Daily | Toronto 2014 | Benoît Jacquot’s THREE HEARTS

Chiara Mastroianni, Catherine Deneuve and Charlotte Gainsbourg in 'Three Hearts'

Chiara Mastroianni, Catherine Deneuve and Charlotte Gainsbourg in ‘Three Hearts’

Benoît Jacquot’s high-toned love triangle Three Hearts has a wonderful opening scene, in which meet-cute clichés are teased with subtle atmospheric touches,” wrote Sight & Sound editor Nick James in a recent dispatch from Venice. “Hyper-ventilating tax officer Marc (Benoît Poelvoorde) misses the last train back to Paris from the quiet city of Valence, meets the enigmatic Sophie (Charlotte Gainsbourg) in a bar and asks for help to find a hotel—instead of which they both walk around all night talking. Thereafter, sadly, the subtleties evaporate. Marc faints from heart trouble on the way to their subsequent date in Paris. He goes back to Valence in search of Sophie, but she’s gone to the US with her unloved husband. Then, by accident, Marc meets Sylvie (Chiara Mastroianni), who happens to be Sophie’s beloved sister. You get the picture (their mother is even played by Catherine Deneuve). It’s a carefully made film but not a patch on, say, Claire Denis’s similar Vendredi soir.”

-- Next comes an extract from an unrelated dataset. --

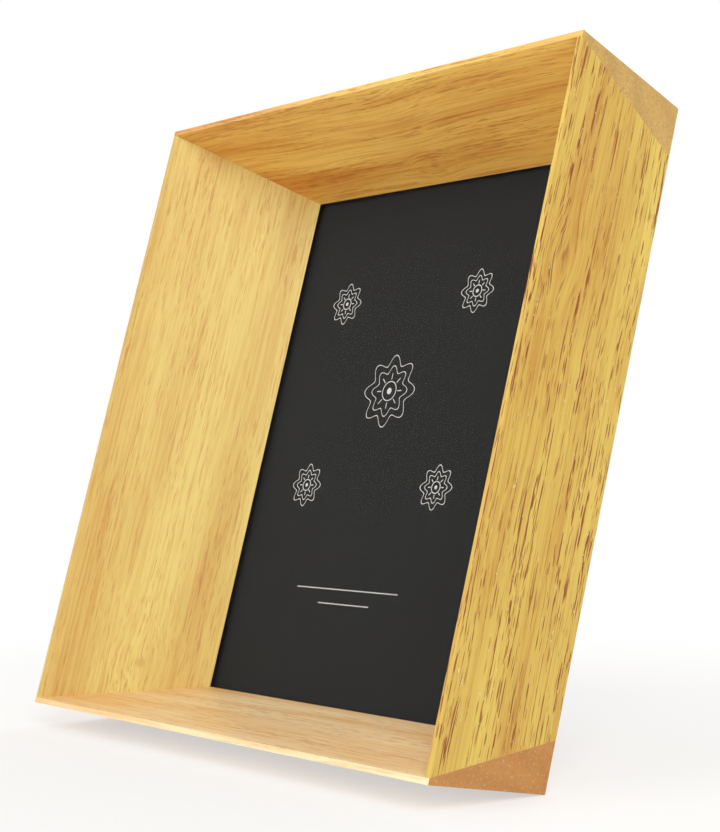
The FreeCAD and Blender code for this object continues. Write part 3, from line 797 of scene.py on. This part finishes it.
# Shares of the head's radius: its underside, and the flat middle of its crown
UNDERSIDE = 0.97
CROWN_FLAT = 0.55

# Shares of the head's height: the lower and upper end of its rim
RIM_LOW = 0.12
RIM_HIGH = 0.35

# Each screw's cross stands as it was driven: the first one's turn and the step to the next,
# in degrees
FIRST_TURN = 25
TURN_STEP = 37


def spun_mesh(name, profile):
    """A closed mesh turned about Z from (radius, height) points. Its ends are on the axis."""
    work = bmesh.new()
    turns = [2 * pi * side / SCREW_SIDES for side in range(SCREW_SIDES)]
    rings = []
    for radius, height in profile:
        if radius == 0:
            rings.append([work.verts.new((0, 0, height))])
            continue
        ring = [(radius * cos(turn), radius * sin(turn), height) for turn in turns]
        rings.append([work.verts.new(point) for point in ring])
    for low, high in zip(rings, rings[1:]):
        for side in range(SCREW_SIDES):
            after = (side + 1) % SCREW_SIDES
            corners = [low[side % len(low)], low[after % len(low)]]
            corners += [high[after % len(high)], high[side % len(high)]]
            work.faces.new(list(dict.fromkeys(corners)))
    bmesh.ops.recalc_face_normals(work, faces=work.faces)
    return finished_mesh(name, work)


def block_mesh(name, half_sizes, height):
    """A block with its middle at that height."""
    work = bmesh.new()
    bmesh.ops.create_cube(work, size=2)
    bmesh.ops.scale(work, vec=half_sizes, verts=work.verts)
    bmesh.ops.translate(work, vec=(0, 0, height), verts=work.verts)
    return finished_mesh(name, work)


def finished_mesh(name, work):
    mesh = bpy.data.meshes.new(name)
    work.to_mesh(mesh)
    work.free()
    return mesh


def placed_object(name, data):
    """A new object in the scene."""
    thing = bpy.data.objects.new(name, data)
    bpy.context.scene.collection.objects.link(thing)
    return thing


def screw_profile(settings):
    """(radius, height) points from the tip, up the shank and over the pan head."""
    shank, tip = settings.shank_radius, -settings.shank_length
    head, rise = settings.head_radius, settings.head_height
    profile = [(0, tip), (shank, tip + TIP_LENGTH * shank), (shank, 0)]
    profile += [(head * UNDERSIDE, 0), (head, rise * RIM_LOW)]
    for step in range(1, CROWN_STEPS):
        angle = pi / 2 * step / CROWN_STEPS
        radius = head * (CROWN_FLAT + (1 - CROWN_FLAT) * cos(angle))
        height = rise * (RIM_HIGH + (1 - RIM_HIGH) * sin(angle))
        profile.append((radius, height))
    profile.append((0, rise))
    return profile


def cut_cross(body, settings):
    """Cuts the two arms of the cross into a screw's head. Gives the two blocks that cut them."""
    reach, half_width = settings.cross_reach, settings.cross_width / 2
    cutters = []
    for number, (across, along) in enumerate(((reach, half_width), (half_width, reach))):
        name = f"cross_{number}"
        sizes = (across, along, settings.cross_depth)
        cutter = placed_object(name, block_mesh(name, sizes, settings.head_height))
        cutters.append(cutter)
        cut = body.modifiers.new(name, "BOOLEAN")
        cut.operation = "DIFFERENCE"
        cut.solver = "EXACT"
        cut.object = cutter
    return cutters


def screw_mesh(settings):
    """A pan-head screw about Z, its seat at 0, with a cross cut into its head."""
    body = placed_object("screw_blank", spun_mesh("screw_blank", screw_profile(settings)))
    cutters = cut_cross(body, settings)
    bpy.context.view_layer.update()
    graph = bpy.context.evaluated_depsgraph_get()
    mesh = bpy.data.meshes.new_from_object(body.evaluated_get(graph))
    for scrap in (body, *cutters):
        bpy.data.objects.remove(scrap)
    for face in mesh.polygons:
        face.use_smooth = True
    mesh.set_sharp_from_angle(angle=SHARP_ANGLE)
    return mesh


def fit_screws(context):
    """The turn buttons' screws, with the cross that the plain solids lack."""
    settings = context.scene.frame_fittings
    material = plated("screw_plate", settings)
    mesh = screw_mesh(settings)
    mesh.materials.clear()
    mesh.materials.append(material)
    pivots = {joint["name"]: joint for joint in frame["joints"]}
    for number, corner in enumerate(CORNERS):
        pivot = pivots[f"turn_{corner}"]
        out = Vector(pivot["axis"]).normalized()
        seat = Vector(pivot["pos_m"]) + out * settings.seat
        piece = placed_object(f"pan_screw_{corner}", mesh.copy())
        facing = out.to_track_quat("Z", "Y").to_matrix().to_4x4()
        turn = Matrix.Rotation(radians(FIRST_TURN + TURN_STEP * number), 4, "Z")
        piece.matrix_world = Matrix.Translation(seat) @ facing @ turn
        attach(piece, "frame")
        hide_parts(f"screw_{corner}")


# Stage

FLOOR_GRAIN = Figure(60, 3)
FLOOR_GRAIN_SHARE = 0.1
FLOOR_GRAIN_TONE = 0.97
FLOOR_HALF_DEPTH = 5 * MM
AMBIENT_COLOUR = (1, 0.985, 0.96, 1)
SENSOR_WIDTH = 36
CLIP_START = 10 * MM

# Round lamps that face the card: place and diameter in metres, power in watts
Lamp = namedtuple("Lamp", "name place diameter power")
LAMPS = (
    Lamp("key", (1.15, -0.75, 1.0), 0.9, 11),
    Lamp("front_fill", (-0.35, -1.5, 0.7), 1.0, 7),
    Lamp("back_fill", (-0.5, 1.4, 0.9), 1.0, 5),
)


def seen_directly(tree):
    """1 for rays from the camera, and for those seen in metal or through glass."""
    path = new_node(tree, "ShaderNodeLightPath").outputs
    rays = ("Is Camera Ray", "Is Glossy Ray", "Is Transmission Ray")
    return total(tree, "MAXIMUM", [path[ray] for ray in rays])


def floor_paint(settings):
    """Pale paint that turns plain white away from the frame, where it is seen directly."""
    material, tree, shader = new_material("floor_paint")
    place = object_place(tree)
    white = [settings.floor_white] * 3
    grain = times(tree, noise(tree, place, FLOOR_GRAIN), FLOOR_GRAIN_SHARE)
    set_inputs(tree, shader, {
        "Base Color": mixed(tree, grain, white, toned(white, FLOOR_GRAIN_TONE)),
        "Roughness": 0.85,
        "Specular IOR Level": 0.1,
    })
    away = vector_maths(tree, "LENGTH", place).outputs["Value"]
    fade = faded(tree, away, settings.fade_from, settings.fade_to)
    share = times(tree, ranged(tree, fade, settings.floor_glow, 1), seen_directly(tree))
    glow = new_node(tree, "ShaderNodeEmission", None, {"Color": WHITE, "Strength": 1})
    paint = mixed_shaders(tree, share, shader.outputs[0], glow.outputs[0])
    tree.links.new(paint, tree.nodes["Material Output"].inputs[0])
    return material


def build_floor(settings):
    half_side = settings.floor_size / 2
    half_sizes = (half_side, half_side, FLOOR_HALF_DEPTH)
    floor = placed_object("floor", block_mesh("floor", half_sizes, -FLOOR_HALF_DEPTH))
    floor.data.materials.append(floor_paint(settings))


def background(tree, colour, strength):
    inputs = {"Color": colour, "Strength": strength}
    return new_node(tree, "ShaderNodeBackground", None, inputs).outputs[0]


def build_world(context, settings):
    """Soft light from all round, and plain white where the world is seen directly."""
    world = bpy.data.worlds.new("soft_studio")
    world.use_nodes = True
    tree = world.node_tree
    tree.nodes.clear()
    ambient = background(tree, AMBIENT_COLOUR, settings.ambient)
    white = background(tree, WHITE, 1)
    surface = mixed_shaders(tree, seen_directly(tree), ambient, white)
    new_node(tree, "ShaderNodeOutputWorld", None, {"Surface": surface})
    context.scene.world = world


def add_lamp(lamp, target):
    light = bpy.data.lights.new(lamp.name, "AREA")
    light.shape = "DISK"
    light.size = lamp.diameter
    light.energy = lamp.power
    holder = placed_object(lamp.name, light)
    holder.location = lamp.place
    aim = target - Vector(lamp.place)
    holder.rotation_euler = aim.to_track_quat("-Z", "Y").to_euler()


def add_camera(context, settings):
    """The camera that sees the frame as the photo shows it."""
    view = bpy.data.cameras.new("photo_view")
    view.lens = settings.lens
    view.sensor_width = SENSOR_WIDTH
    view.sensor_fit = "AUTO"
    view.shift_x = settings.shift_across
    view.shift_y = settings.shift_up
    view.clip_start = CLIP_START
    camera = placed_object("photo_view", view)
    camera.location = settings.camera_place
    camera.rotation_euler = (pi / 2 - settings.camera_dip, 0, settings.camera_turn)
    context.scene.camera = camera


def build_stage(context):
    settings = context.scene.frame_stage
    build_floor(settings)
    build_world(context, settings)
    for lamp in LAMPS:
        add_lamp(lamp, card_centre())
    add_camera(context, settings)
    context.scene.view_settings.view_transform = "Standard"


# Add-on


class FinishRails(bpy.types.Operator):
    """Gives the four rails their lacquered wood and sanded edges"""

    bl_idname = "photo_frame.finish_rails"
    bl_label = "Finish Rails"

    def execute(self, context):
        finish_rails(context)
        return {"FINISHED"}


class FinishCard(bpy.types.Operator):
    """Prints the dark display card with line rosettes"""

    bl_idname = "photo_frame.finish_card"
    bl_label = "Print Card"

    def execute(self, context):
        finish_card(context)
        return {"FINISHED"}


class FinishGlass(bpy.types.Operator):
    """Makes the pane clear"""

    bl_idname = "photo_frame.finish_glass"
    bl_label = "Finish Glass"

    def execute(self, context):
        finish_glass(context)
        return {"FINISHED"}


class FinishBacking(bpy.types.Operator):
    """Gives the back board and the strut their fibreboard"""

    bl_idname = "photo_frame.finish_backing"
    bl_label = "Finish Backing"

    def execute(self, context):
        finish_backing(context)
        return {"FINISHED"}


class FinishFittings(bpy.types.Operator):
    """Plates the hinge, rivets, turn buttons, hanger and corner nails"""

    bl_idname = "photo_frame.finish_fittings"
    bl_label = "Finish Fittings"

    def execute(self, context):
        finish_fittings(context)
        return {"FINISHED"}


class FitScrews(bpy.types.Operator):
    """Fits cross-head screws in the turn buttons"""

    bl_idname = "photo_frame.fit_screws"
    bl_label = "Fit Screws"

    def execute(self, context):
        fit_screws(context)
        return {"FINISHED"}


class BuildStage(bpy.types.Operator):
    """Adds the floor, the soft light and the camera"""

    bl_idname = "photo_frame.build_stage"
    bl_label = "Build Stage"

    def execute(self, context):
        build_stage(context)
        return {"FINISHED"}


OPERATORS = (
    FinishRails, FinishCard, FinishGlass, FinishBacking, FinishFittings, FitScrews, BuildStage,
)
SETTINGS = {
    "frame_wood": WoodFinish,
    "frame_card": CardFinish,
    "frame_fittings": FittingFinish,
    "frame_stage": StageSetup,
}


class FramePanel(bpy.types.Panel):
    """Lists the steps that dress the photo frame"""

    bl_idname = "VIEW3D_PT_photo_frame"
    bl_label = "Photo Frame"
    bl_space_type = "VIEW_3D"
    bl_region_type = "UI"
    bl_category = "Photo Frame"

    def draw(self, context):
        for operator in OPERATORS:
            self.layout.operator(operator.bl_idname)
        for name, group in SETTINGS.items():
            box = self.layout.box()
            for field in group.__annotations__:
                box.prop(getattr(context.scene, name), field)


def register():
    for thing in (*SETTINGS.values(), *OPERATORS, FramePanel):
        bpy.utils.register_class(thing)
    for name, group in SETTINGS.items():
        setattr(bpy.types.Scene, name, PointerProperty(type=group))


def unregister():
    for name in SETTINGS:
        delattr(bpy.types.Scene, name)
    for thing in (FramePanel, *reversed(OPERATORS), *SETTINGS.values()):
        bpy.utils.unregister_class(thing)


def main():
    register()
    bpy.ops.photo_frame.finish_rails()
    bpy.ops.photo_frame.finish_card()
    bpy.ops.photo_frame.finish_glass()
    bpy.ops.photo_frame.finish_backing()
    bpy.ops.photo_frame.finish_fittings()
    bpy.ops.photo_frame.fit_screws()
    bpy.ops.photo_frame.build_stage()


if __name__ == "__main__":
    main()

“Jacquot’s confidence as a stylist and a director of actors shines through in the way he handles this contrived, rom-com-esque scenario,” writes Ignatiy Vishnevetsky at the AV Club. “His forceful camera movements—sudden whip-pans, dollies warped by synchronized zooms—create a sense of dread that is bolstered by Bruno Coulais’s thriller-grade score. Of course, there’s nothing really sinister going on here; rather, Jacquot is trying—successfully—to tease out the sense of danger and tension most romances sorely lack.”

“It helps immeasurably that Gainsbourg, as an actress, is as intense as her presence feels evanescent, always seemingly onto the next moment already, leaving everyone in her wake,” writes Boyd van Hoeij in the Hollywood Reporter. “Mastroianni, as the more earth-bound if also more emotionally fragile of the siblings, perfectly complements Gainsbourg and they make for believable sisters who clearly adore each other…. Poelvoorde, who also falls in love with Mastroianni in Venice competition film The Price of Fame, adds another memorable dramatic character to his resume here… In a slight role, Deneuve is a matronly presence who dispenses food and kisses to her loved ones, though even in such a small supporting role she’s pitch-perfect.”

More from John Bleasdale (CineVue, 2/5) and Domenico La Porta at Cineuropa, where he also interviews Jacquot.

Update, 9/15:Three Hearts is a satisfying melodrama about love at first sight, the cruelty of fate, and passion that never fades,” finds Kevin Jagernauth, who gives it a B at the Playlist.